__What is needed__. Write the material out again, line by line, exactly as it is.

>> Start

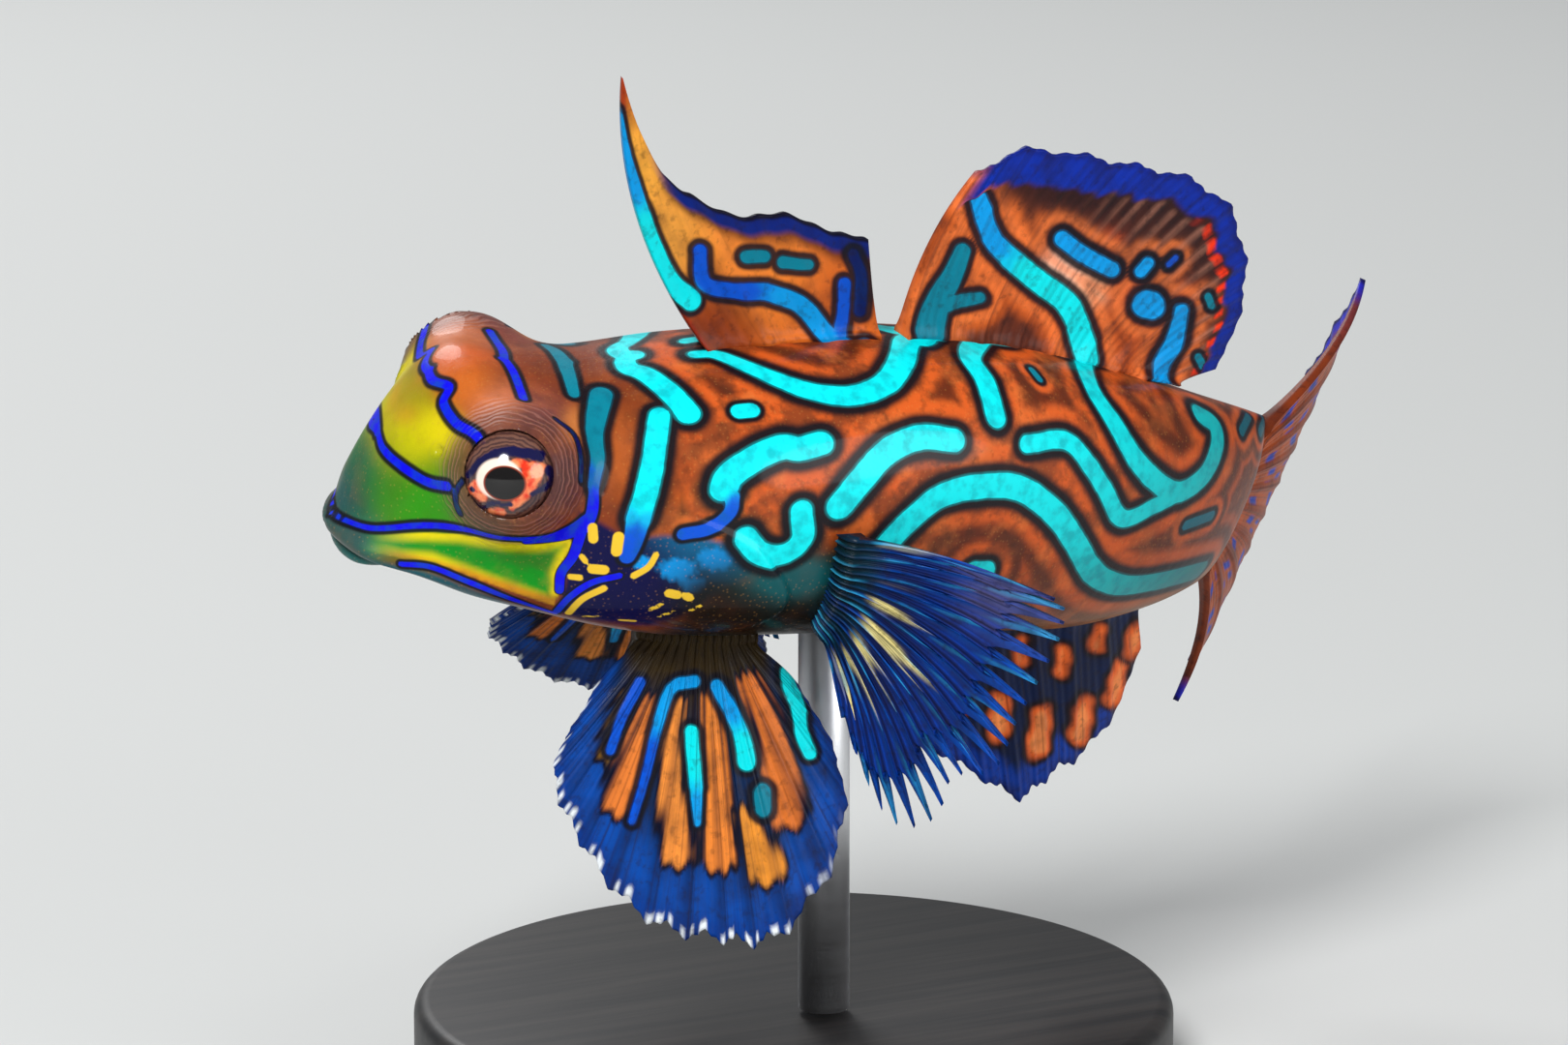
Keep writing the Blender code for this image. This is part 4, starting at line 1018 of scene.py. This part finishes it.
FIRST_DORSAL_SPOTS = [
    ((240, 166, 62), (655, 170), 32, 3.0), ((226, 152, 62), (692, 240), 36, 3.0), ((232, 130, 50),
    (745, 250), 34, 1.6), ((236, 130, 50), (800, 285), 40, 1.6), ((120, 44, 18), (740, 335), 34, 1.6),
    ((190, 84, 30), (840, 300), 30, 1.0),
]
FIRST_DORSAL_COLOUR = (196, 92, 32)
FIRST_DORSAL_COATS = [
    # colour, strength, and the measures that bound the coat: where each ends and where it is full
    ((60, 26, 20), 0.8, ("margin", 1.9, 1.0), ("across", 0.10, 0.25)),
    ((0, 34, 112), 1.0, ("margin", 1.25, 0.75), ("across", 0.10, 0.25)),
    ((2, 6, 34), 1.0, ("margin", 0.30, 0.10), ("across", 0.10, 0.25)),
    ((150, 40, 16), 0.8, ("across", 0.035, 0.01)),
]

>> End

__Answer to the problem__.
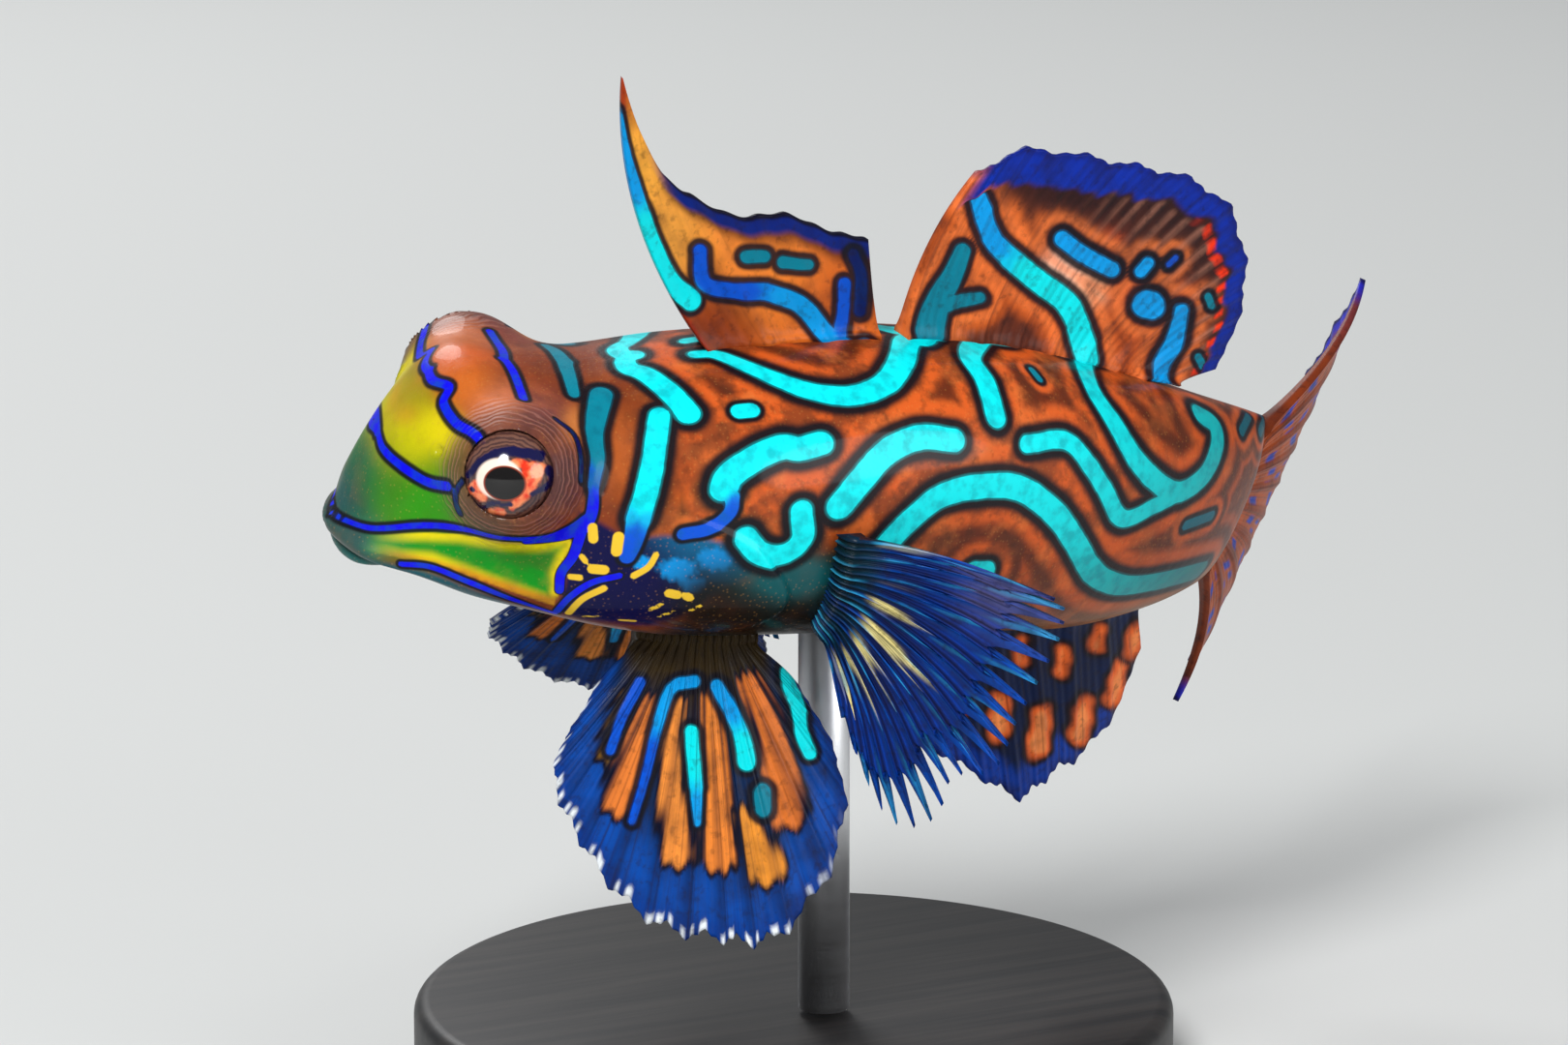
Keep writing the Blender code for this image. This is part 4, starting at line 1018 of scene.py. This part finishes it.
FIRST_DORSAL_SPOTS = [
    ((240, 166, 62), (655, 170), 32, 3.0), ((226, 152, 62), (692, 240), 36, 3.0), ((232, 130, 50),
    (745, 250), 34, 1.6), ((236, 130, 50), (800, 285), 40, 1.6), ((120, 44, 18), (740, 335), 34, 1.6),
    ((190, 84, 30), (840, 300), 30, 1.0),
]
FIRST_DORSAL_COLOUR = (196, 92, 32)
FIRST_DORSAL_COATS = [
    # colour, strength, and the measures that bound the coat: where each ends and where it is full
    ((60, 26, 20), 0.8, ("margin", 1.9, 1.0), ("across", 0.10, 0.25)),
    ((0, 34, 112), 1.0, ("margin", 1.25, 0.75), ("across", 0.10, 0.25)),
    ((2, 6, 34), 1.0, ("margin", 0.30, 0.10), ("across", 0.10, 0.25)),
    ((150, 40, 16), 0.8, ("across", 0.035, 0.01)),
]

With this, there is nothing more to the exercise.